NCPA - National Center for Policy Analysis


June 9, 2009

American families over the last year have lost eight percent of their net worth, and if the president has his way, they will soon be hit with more than a 100 percent increase in public debt.  Moreover, the Treasury will soon have to begin repaying to Social Security more than $5 trillion in payroll tax revenues that the government had taken from the trust fund and spent for earmarks and other purposes, say Ernest Christian and Gary Robbins, of the Center for Strategic Tax Reform.

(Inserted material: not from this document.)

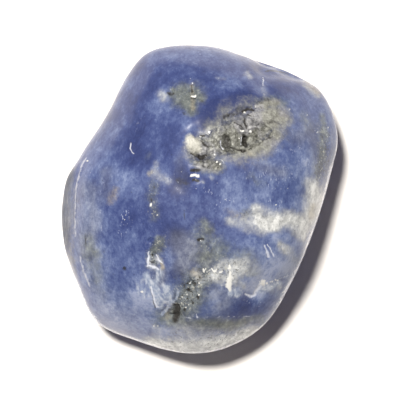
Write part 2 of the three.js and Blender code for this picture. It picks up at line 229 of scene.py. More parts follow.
# Glassy, paler blades in the near left and glassy bruises in the near right.
GLASSY = (
    (1, (-43.5, -81, 3), (-41.5, -88, 4), (-39.5, -98, 3)),
    (0.9, (-32, -83, 2.5), (-30, -89, 3.5), (-31, -95, 3)),
    (0.9, (-36.5, -103, 1.2), (-34, -95, 1.2), (-29, -93.5, 1.3), (-27.5, -96, 1.2)),
    (0.9, (-27, -96, 1.2), (-30, -103, 1.2), (-36, -110, 1.4)),
    (0.7, (-20, -87, 1), (-22, -94, 1), (-27, -99, 1)),
    (0.8, (-51, -70, 1.4), (-49, -76, 1.4), (-47, -82, 1.4)), (0.5, (-52, -72, 4), (-49, -77, 3)),
    (0.6, (-38, -69, 3.5), (-39, -76, 3.5)), (0.8, (29, -88, 3), (36, -89, 3.5)),
    (0.45, (-56, -83, 4), (-53, -90, 5)), (0.8, (58, -87, 2.5), (66, -84, 3.5), (76, -80, 2)),
)
# Where the skin is bruised: swarms of tiny bright nicks.
BRUISED = (
    (0.8, (52, 24, 8), (70, 16, 8), (86, 24, 7)), (0.9, (-71, -15, 5), (-69, -22, 6), (-74, -30, 4)),
    (0.9, (24, 0, 3), (30, -1, 3)), (0.9, (69, -4, 4), (75, -6, 4)), (0.9, (74, -43, 4), (83, -49, 4)),
    (0.6, (6, 10, 5), (20, -12, 6)), (0.6, (86, 46, 6), (98, 36, 6), (104, 16, 6)),
    (0.5, (-52, 84, 5), (-60, 68, 4)), (0.5, (-28, 24, 5), (-16, 4, 6)), (0.6, (44, -98, 5), (60, -98, 5)),
    (0.6, (8, -86, 5), (-14, -92, 6)), (0.5, (14, -70, 7), (34, -66, 7)), (0.5, (-96, 16, 6), (-98, -12, 6)),
    (0.5, (-104, -92, 5), (-84, -116, 5)), (0.5, (-50, -120, 6), (-20, -130, 6)),
)
# Where the rock is peppered with dark and light grains.
SPECKLED = (
    (1, (4, -76, 5), (-8, -82, 9), (-13, -94, 9), (-20, -106, 7)),
    (0.7, (5, -69, 5), (20, -69, 9), (36, -66, 8)),
    (0.35, (40, -14, 5), (54, -12, 7), (64, -22, 6), (86, -18, 5)),
    (0.8, (120, 66, 5), (120, 42, 5), (116, 22, 5)), (0.45, (56, 80, 8), (72, 76, 7), (74, 60, 7)),
    (0.3, (-24, 102, 5), (-6, 96, 8)), (0.6, (-37, -40, 5), (-44, -60, 6)), (0.3, (6, -34, 8), (10, -52, 8)),
    (0.6, (-30, -136, 7), (10, -136, 8), (44, -128, 6)), (0.25, (104, 2, 5), (106, -20, 5)),
    (0.5, (-44, 12, 4), (-45, -10, 4)),
)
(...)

Even without the Obama surge in debt taxpayers face the prospect of 60 to 70 percent income tax rates in the future to pay for $48 trillion in unfunded liabilities under existing entitlement programs.  However, the current level of private saving is grossly insufficient to make up the shortfall.  In fact, Washington is doing nearly everything possible to prevent Americans from adding to their savings, say Christian and Robbins:

  • In theory, the U.S. government can always pay its debts by increasing taxes, but the problem with taxes is that increases harm the economy disproportionately and quickly reduce the economy's taxpaying capacity.
  • Paying off Obama's 10-year string of deficits that add up to $9.3 trillion with income tax increases of $9.3 trillion over 10 years would cost the private sector $23 trillion to $37 trillion.
  • In effect, American families would over time lose an amount greater than an entire year of gross domestic product (GDP) -- a blow far more severe than the damage being done to them by the current recession.

It is irresponsible stewardship to go on a borrowing spree; the responsible alternative is for Washington to spend less, otherwise, the next Washington-created bubble to burst may be the full faith and credit of the United States, say Christian and Robbins.